Rich LARSON
LE BÉLIAL'
112pp - 9,90 €
Critique parue en janvier 2024 dans Bifrost n° 113
Après la révélation du recueil La Fabrique des lendemains, après Ymir (cf. Bifrost n°101 et 109), un récit intéressant mais qui montrait que Rich Larson était plus à l’aise sur la forme courte que sur la longueur du roman, voici l’auteur revenu à un format qui devrait mieux lui convenir, à savoir la taille intermédiaire de la novella. Qui permet à la fois de construire un univers cohérent et de maintenir un rythme élevé sans trop craindre l’essoufflement. Yanna, une contrebandière, accompagné de Hilleborg, son compère réduit à une tête depuis qu’il a été condamné pour un larcin à la place de ladite Yanna, sont embauchés par deux jumeaux pour se rendre sur un nagevide, gigantesque créature en orbite autour d’une géante gazeuse. Habituellement, les touristes sont plutôt friands de nagevides vivants, mais les deux loustics, qui fricotent sexuellement ensemble, ont choisi un nagevide en décomposition. Ce qui aurait dû mettre la puce à l’oreille de Yanna, pourtant aguerrie, mais qui, fauchée, se jette tête la première dans un pétrin à nul autre pareil…

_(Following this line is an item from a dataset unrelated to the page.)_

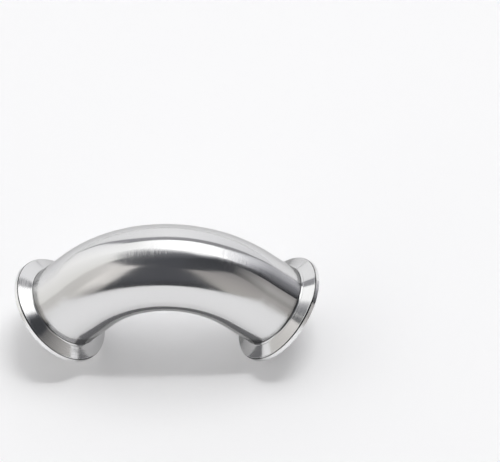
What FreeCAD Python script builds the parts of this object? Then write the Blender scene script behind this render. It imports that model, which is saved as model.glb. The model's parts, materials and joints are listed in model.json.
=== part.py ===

Ce que l’on avait retenu de La Fabrique des lendemains, c’était une inventivité de tous les instants, dans les décors, les situations, portée par un vrai sens du rythme et des trouvailles lexicales à foison, parfaitement cohérentes. Tout ceci se retrouve ici : pour invraisemblable qu’il soit au premier abord, l’écosystème du nagevide semble complètement naturel après quelques pages, entre créatures voraces et végétation tout autant envahissante, en droite ligne de ce qu’ont pu produire les auteurs de pulps, mais assaisonné selon une recette un peu piquante, moderne, dont l’aspect sarcastique et décalé cache mal un vrai respect pour celles et ceux qui l’ont précédé. Bref, on est en plein sense of wonder (quoi de plus normal pour un livre publié chez un éditeur ayant une collection intitulée « Pulps »), à l’énergie revigorante rythmée par des rebondissements incessants. On ne saurait toutefois réduire ce texte au seul plaisir d’un cocktail survitaminé : s’ils n’avaient pas une réelle profondeur, les personnages seraient vite réduits à l’état de pantins et le texte à un exercice de style plaisant mais finalement assez vain. Ici, le background des protagonistes est travaillé, les jumeaux, initialement des touristes superficiels, acquièrent finalement une épaisseur quand on connaît l’aspect tragique de leur lignée, les relations entre Yanna et Hilleborg se complexifient à mesure que les anecdotes anciennes affleurent… Pour finir, rappelons la créativité de Larson, qui passe par des mots-valises et autres néologismes bien sentis, parfaitement rendus par Pierre-Paul Durastanti, et l’on pourra conclure sur un sentiment partagé par beaucoup : Rich Larson est désormais une des principales références en matière de textes courts sur les dix dernières années. Au rythme où le bonhomme – à peine trente ans au compteur ! – écrit, on lui prédit déjà une carrière monumentale.